Родной язык папы – итальянский, с заметным болонским выговором, а это наихудшее наречие в Италии, да к тому же он от природы изъясняется с некоторым трудом. Тем не менее это очень красивый старец, среднего роста, осанистый, лицо с длинной седой бородою исполнено величия; ему более восьмидесяти лет[413], но он вполне здоров и силен для своего возраста, насколько это возможно, и не стеснен никаким недугом: ни подагры, ни колик, ни желудочных болей; по природе своей он мягок, не слишком интересуется делами мира сего, великий строитель; и как таковой оставил по себе в Риме и других местах необычайно благодарную память[414]: это великий, я даже скажу, несравненный, благодетель. Имеются и другие свидетельства этого [нет ни одной девицы на выданье, которую он не помог бы пристроить, если та низкого происхождения; и вполне можно рассчитывать на его щедрость в отношении звонкой монеты][415]. Кроме того, он учредил школы для греков, для англичан, шотландцев, французов, для немцев и для поляков[416], выделив на каждую из них более десяти тысяч экю постоянной ренты, и это не считая бесконечных расходов на строительство. Он сделал это, чтобы привлечь к Церкви отпрысков тех народов, которые испорчены дурными настроениями против нее, а здесь этим отпрыскам предоставляют кров, питание и одежду, их обучают всему и полностью содержат, так что они тут не тратят ни гроша собственных денег на что бы то ни было. Что до обременительных государственных обязанностей, то он охотно сбрасывает их на чужие плечи, всячески избегая этой хворобы.
Аудиенций он дает сколько, сколько просят. Ответы его коротки и решительны, а пытаться оспаривать их – пустая трата времени. Он верит в то, что считает справедливым, и не поступился этой своей справедливостью даже ради собственного сына, которого необычайно любит[417]. Он продвигает своих родственников [но без какого-либо ущерба для прав церкви, которые нерушимо блюдет. Не считается с затратами при строительстве и преобразовании улиц этого города], и на самом деле его жизнь и нравы во всем далеки от крайностей[418] [хотя гораздо более склоняются к хорошему].
В последний день декабря они оба обедали у г-на кардинала Санского[419], который соблюдает больше римских церемоний, чем любой другой из французов. Благодарственные молитвы перед едой и после читали два капеллана, сменяя друг друга, как на службе в церкви. Во время обеда читали по-итальянски перифраз из Евангелия, относящийся к этому дню. Все мыли вместе с ним руки и до и после трапезы.

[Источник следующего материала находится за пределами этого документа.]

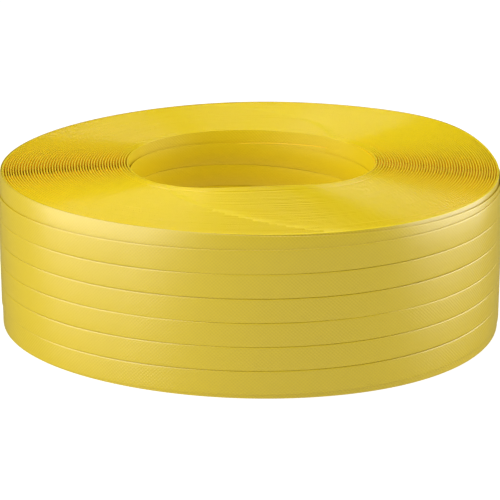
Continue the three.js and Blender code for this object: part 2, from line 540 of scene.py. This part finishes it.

Каждому подают салфетку, чтобы утираться; а перед теми, кому хотят оказать особую честь – эти сидят рядом с хозяином или напротив него, – ставят большие квадратные подносы из серебра, а на них солонку, как вельможам во Франции. Кроме того, кладут сложенную вчетверо салфетку и на эту салфетку – хлеб, нож, вилку и ложку. А поверх всего этого кладут другую салфетку, которой надобно пользоваться, оставляя другую так, как она есть, поскольку, после того как вы уселись за стол, вам ставят рядом с этим квадратным подносом серебряную или глиняную тарелку, с которой вы и едите. Тем гостям, что сидят на этих местах, все, что подается за столом, стольник-разрезчик раскладывает по тарелкам, так что им даже не приходится прикасаться руками ни к его блюду, ни к тому, что держит дворецкий. Пить г-ну де Монтеню подавали таким же образом, как это обычно делали у г-на посла, когда он там трапезничал: подносили большой глубокий серебряный поднос, на котором имеется кубок с вином и маленькая, полная воды бутылочка, не больше той, в которую наливают чернила. Правой рукой трапезник берет кубок, а левой – эту бутылочку и наливает в свой кубок столько воды, сколько ему угодно, после чего возвращает ее на поднос. Когда он пьет, кравчий подставляет ему поднос под подбородок, а тот, выпив, возвращает туда же свой кубок. Этой церемонии удостаивают только одного-двух гостей, сидящих к хозяину ближе всех. После благодарственной молитвы стол быстро убрали, а стулья выстроили вдоль одной стороны зала, куда г-н кардинал усадил всех подле себя. Появились два хорошо одетых священнослужителя, оба с какими-то принадлежностями в руках, которые опустились перед ним на колени и устроили богослужение, которое проводят в некоей церкви. Он ничего им не сказал, но, когда те умолкли, поднялись и пошли прочь, слегка поклонился.